On George Washington’s birthday in 1861, President-elect Abraham Lincoln spoke to an audience gathered at Independence Hall. Moved by the moment, Lincoln explained that he “never had a feeling politically that did not spring from the sentiments embodied in the Declaration of Independence.” In 2017, Mississippi State University (MSU) received the nation’s largest privately held collection of Lincolniana. This talk by historian Susannah J. Ural, Ph.D., the Frank & Virginia Williams Chair for Abraham Lincoln and Civil War Studies at MSU, uses the Williams Collection of Lincolniana to discuss how America’s founding documents inspired Lincoln’s understanding of freedom, democracy, and citizenship during the American Civil War.
Speakers Expertise:
Susannah J. Ural, Ph.D. is the Frank and Virginia Williams Chair for Abraham Lincoln & Civil War Studies in the Department of History at Mississippi State University. She specializes in the study of military history, especially of nineteenth-century America and the Civil War and Reconstruction era. The author of numerous publications, Ural's writing almost always ties back to the experiences of soldiers in war and peace. Her work has ranged from an analysis of the motivations of Irish-Catholic volunteers in the Union Army (
The Harp and the Eagle, 2006), to the development and evolution of the Confederacy's most celebrated unit (
Hood's Texas Brigade, 2017), to the common experiences of Americans in the Civil War (
Don't Hurry Me Down to Hades, 2013), to the experiences of marginalized groups at war (ed.

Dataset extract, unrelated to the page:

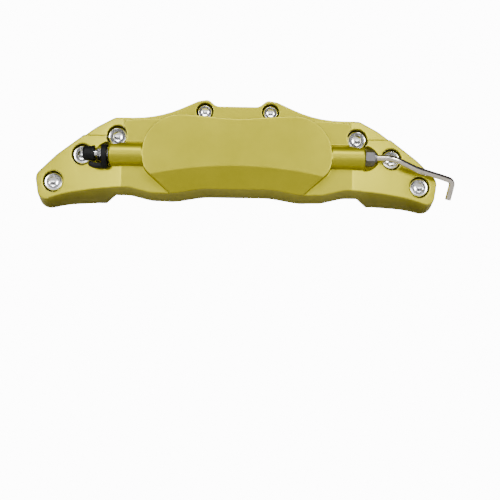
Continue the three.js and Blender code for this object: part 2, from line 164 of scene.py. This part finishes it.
BACKDROP = 16.0  # what the camera sees behind the cover
SURROUND = 0.06  # what lights the cover
world = bpy.data.worlds.new("studio")
bpy.context.scene.world = world
world.use_nodes = True
tree = world.node_tree
backdrop = tree.nodes["Background"]
backdrop.inputs["Color"].default_value = (1, 1, 1, 1)
backdrop.inputs["Strength"].default_value = SURROUND
seen = tree.nodes.new("ShaderNodeBackground")
seen.inputs["Strength"].default_value = BACKDROP
path = tree.nodes.new("ShaderNodeLightPath")
pick = tree.nodes.new("ShaderNodeMixShader")
tree.links.new(path.outputs["Is Camera Ray"], pick.inputs["Fac"])
tree.links.new(backdrop.outputs["Background"], pick.inputs[1])
tree.links.new(seen.outputs["Background"], pick.inputs[2])
tree.links.new(pick.outputs["Shader"], tree.nodes["World Output"].inputs["Surface"])
print("five soft lights")

# %% [markdown]
# ## Shared effects
# Real finishes are never one flat value. Each effect here is a small shader node group that puts
# out masks and heights. It is built once and then placed in every material that wants
# it, with its own scale, so the grain of the paint and the grain of the bare casting are the
# same recipe at different strengths.


# %% A helper that starts a node group
def new_group(name, inputs, outputs):
    """A shader node group with float sockets, and its input and output nodes."""
    group = bpy.data.node_groups.new(name, "ShaderNodeTree")
    for socket, value in inputs.items():
        made = group.interface.new_socket(socket, in_out="INPUT", socket_type="NodeSocketFloat")
        made.default_value = value
    for socket in outputs:
        group.interface.new_socket(socket, in_out="OUTPUT", socket_type="NodeSocketFloat")
    return group, group.nodes.new("NodeGroupInput"), group.nodes.new("NodeGroupOutput")


def noise(tree, coordinates, detail=4.0, roughness=0.55):
    """A Noise Texture reading Object coordinates, with its Scale left free."""
    node = tree.nodes.new("ShaderNodeTexNoise")
    node.inputs["Detail"].default_value = detail
    node.inputs["Roughness"].default_value = roughness
    tree.links.new(coordinates.outputs["Object"], node.inputs["Vector"])
    return node


def math_node(tree, operation, first, second):
    """A Math node whose inputs are sockets or numbers, and its output socket."""
    node = tree.nodes.new("ShaderNodeMath")
    node.operation = operation
    for socket, value in zip(node.inputs, (first, second)):
        if isinstance(value, (int, float)):
            socket.default_value = value
        else:
            tree.links.new(value, socket)
    return node.outputs["Value"]


print("helpers ready")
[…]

Civil War Citizens, 2010). Ural speaks regularly to local, state, and national organizations and has several talks featured on CSPAN. She has been a guest editor for a special issue focused on veterans for
The Journal of the Civil War Era, she serves or has served on the editorial boards of the
Journal of Military History (which she chaired from 2014-2019)
, War & Society, Civil War History,
The Journal of the Civil War Era,
and
Civil War Times Illustrated, and is a past president of the Mississippi Historical Society. Ural co-directs, with Dr. Lindsey Peterson, the federally funded Civil War & Reconstruction Governors of Mississippi project (CWRGM.org), which digitizes, transcribes, and annotates over 20,000 documents written by Mississippians of all backgrounds during this revolutionary era and makes them freely available online.
Her latest research focuses on Abraham Lincoln and Civil War soldiers.